- YOUR GOAL
Report only the number of lines in this material that include "scene".

- INFORMATION SUPPLIED
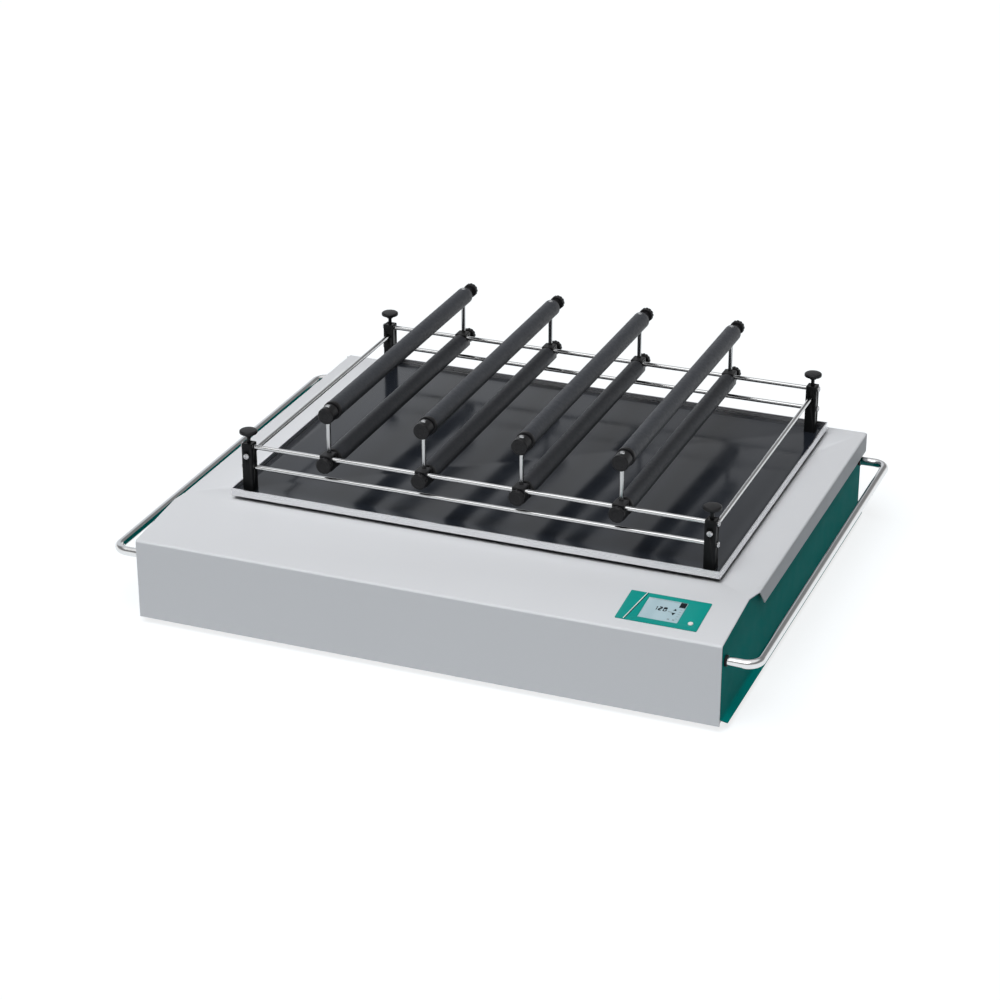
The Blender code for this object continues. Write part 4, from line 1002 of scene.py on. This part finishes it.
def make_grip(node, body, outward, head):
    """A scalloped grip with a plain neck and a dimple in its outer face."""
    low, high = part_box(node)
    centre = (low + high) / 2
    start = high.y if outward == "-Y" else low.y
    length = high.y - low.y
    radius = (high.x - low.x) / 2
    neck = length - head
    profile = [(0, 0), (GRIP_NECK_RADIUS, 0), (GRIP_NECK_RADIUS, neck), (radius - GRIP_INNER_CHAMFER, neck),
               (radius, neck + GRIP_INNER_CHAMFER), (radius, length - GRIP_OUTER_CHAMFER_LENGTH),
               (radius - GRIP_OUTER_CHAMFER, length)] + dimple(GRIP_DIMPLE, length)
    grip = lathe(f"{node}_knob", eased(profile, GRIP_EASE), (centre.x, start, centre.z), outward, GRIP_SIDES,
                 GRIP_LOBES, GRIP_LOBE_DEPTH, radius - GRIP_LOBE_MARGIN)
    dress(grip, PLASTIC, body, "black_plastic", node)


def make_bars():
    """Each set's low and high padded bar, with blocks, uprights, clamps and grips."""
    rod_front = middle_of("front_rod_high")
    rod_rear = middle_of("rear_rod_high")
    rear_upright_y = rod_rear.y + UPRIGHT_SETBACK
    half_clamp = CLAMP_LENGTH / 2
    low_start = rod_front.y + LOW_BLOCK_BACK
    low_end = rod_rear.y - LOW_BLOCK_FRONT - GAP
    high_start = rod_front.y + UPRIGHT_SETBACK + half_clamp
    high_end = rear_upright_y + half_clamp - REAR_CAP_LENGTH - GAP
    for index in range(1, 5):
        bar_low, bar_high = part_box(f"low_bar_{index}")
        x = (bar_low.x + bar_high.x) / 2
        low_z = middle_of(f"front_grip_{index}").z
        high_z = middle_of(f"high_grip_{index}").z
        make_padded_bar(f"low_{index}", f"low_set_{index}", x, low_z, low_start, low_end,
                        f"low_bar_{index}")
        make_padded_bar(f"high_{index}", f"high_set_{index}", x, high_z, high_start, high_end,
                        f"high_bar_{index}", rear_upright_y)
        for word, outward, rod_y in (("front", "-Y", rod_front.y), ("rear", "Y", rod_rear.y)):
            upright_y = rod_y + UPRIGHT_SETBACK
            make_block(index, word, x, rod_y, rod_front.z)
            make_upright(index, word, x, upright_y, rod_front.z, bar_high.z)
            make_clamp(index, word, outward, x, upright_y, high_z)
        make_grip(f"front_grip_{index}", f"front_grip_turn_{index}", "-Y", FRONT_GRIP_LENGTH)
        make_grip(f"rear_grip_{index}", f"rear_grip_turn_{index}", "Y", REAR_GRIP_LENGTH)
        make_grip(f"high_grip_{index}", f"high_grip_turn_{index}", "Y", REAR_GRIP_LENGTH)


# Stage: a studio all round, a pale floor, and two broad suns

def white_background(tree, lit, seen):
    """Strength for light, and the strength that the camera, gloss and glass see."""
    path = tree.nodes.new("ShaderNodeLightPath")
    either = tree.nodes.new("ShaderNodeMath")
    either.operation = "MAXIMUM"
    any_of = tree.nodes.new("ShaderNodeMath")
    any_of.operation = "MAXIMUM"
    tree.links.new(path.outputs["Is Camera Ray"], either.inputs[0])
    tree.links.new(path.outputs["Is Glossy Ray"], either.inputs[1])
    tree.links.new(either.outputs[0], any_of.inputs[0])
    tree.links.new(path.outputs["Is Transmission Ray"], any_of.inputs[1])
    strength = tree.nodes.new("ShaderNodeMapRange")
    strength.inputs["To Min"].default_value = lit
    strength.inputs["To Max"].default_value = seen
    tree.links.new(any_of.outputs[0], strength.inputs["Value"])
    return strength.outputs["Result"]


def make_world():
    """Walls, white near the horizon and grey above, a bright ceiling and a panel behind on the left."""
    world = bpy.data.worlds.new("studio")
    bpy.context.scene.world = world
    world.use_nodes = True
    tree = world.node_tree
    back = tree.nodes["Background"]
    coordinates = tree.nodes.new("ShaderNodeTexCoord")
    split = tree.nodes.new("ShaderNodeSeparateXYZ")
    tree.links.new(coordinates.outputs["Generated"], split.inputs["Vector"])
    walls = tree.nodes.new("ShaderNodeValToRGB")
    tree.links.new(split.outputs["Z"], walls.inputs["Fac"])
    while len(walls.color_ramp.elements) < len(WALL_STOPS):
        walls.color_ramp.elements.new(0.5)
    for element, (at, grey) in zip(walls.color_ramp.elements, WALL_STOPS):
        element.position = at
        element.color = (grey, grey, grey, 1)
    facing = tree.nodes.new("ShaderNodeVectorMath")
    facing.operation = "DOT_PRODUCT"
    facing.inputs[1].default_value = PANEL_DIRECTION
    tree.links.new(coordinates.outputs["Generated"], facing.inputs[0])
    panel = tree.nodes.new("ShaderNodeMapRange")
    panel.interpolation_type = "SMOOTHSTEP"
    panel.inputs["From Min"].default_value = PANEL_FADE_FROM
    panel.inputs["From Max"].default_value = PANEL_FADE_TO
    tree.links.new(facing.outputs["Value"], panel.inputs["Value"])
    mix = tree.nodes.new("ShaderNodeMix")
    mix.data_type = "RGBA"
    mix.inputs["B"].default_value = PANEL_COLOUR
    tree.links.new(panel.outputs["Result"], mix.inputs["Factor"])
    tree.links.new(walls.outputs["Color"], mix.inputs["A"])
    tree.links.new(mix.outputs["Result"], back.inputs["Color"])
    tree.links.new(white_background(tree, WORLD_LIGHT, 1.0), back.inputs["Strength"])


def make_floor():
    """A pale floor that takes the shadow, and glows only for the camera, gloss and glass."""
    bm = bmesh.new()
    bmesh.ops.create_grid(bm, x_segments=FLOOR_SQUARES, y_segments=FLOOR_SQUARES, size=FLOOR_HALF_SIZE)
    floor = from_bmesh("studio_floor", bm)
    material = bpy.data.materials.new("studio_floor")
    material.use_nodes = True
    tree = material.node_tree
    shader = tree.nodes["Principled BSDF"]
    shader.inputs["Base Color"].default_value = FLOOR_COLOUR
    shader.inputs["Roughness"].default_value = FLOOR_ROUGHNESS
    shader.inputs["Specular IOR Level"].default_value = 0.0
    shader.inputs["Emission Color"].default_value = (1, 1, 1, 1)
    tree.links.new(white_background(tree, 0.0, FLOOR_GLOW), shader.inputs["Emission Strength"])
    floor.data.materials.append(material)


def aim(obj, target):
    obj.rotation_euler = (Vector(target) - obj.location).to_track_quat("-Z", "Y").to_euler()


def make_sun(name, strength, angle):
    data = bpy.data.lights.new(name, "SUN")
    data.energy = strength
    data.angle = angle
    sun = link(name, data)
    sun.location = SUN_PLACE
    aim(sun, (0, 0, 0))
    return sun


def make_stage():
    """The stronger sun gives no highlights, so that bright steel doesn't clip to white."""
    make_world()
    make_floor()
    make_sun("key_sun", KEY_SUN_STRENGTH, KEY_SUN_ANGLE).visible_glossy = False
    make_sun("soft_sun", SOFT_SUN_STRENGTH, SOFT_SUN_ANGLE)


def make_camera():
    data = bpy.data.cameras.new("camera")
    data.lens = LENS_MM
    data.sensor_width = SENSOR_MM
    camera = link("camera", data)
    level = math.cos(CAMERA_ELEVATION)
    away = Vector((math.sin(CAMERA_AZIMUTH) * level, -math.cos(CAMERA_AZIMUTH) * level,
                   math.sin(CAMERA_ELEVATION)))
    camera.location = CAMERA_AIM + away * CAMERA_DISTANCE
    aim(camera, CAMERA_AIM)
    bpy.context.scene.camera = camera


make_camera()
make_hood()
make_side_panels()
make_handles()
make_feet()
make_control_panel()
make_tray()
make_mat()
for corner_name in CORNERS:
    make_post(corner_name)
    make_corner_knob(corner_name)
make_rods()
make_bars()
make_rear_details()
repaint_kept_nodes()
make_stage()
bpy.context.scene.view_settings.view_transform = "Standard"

- CORRECT RESPONSE
4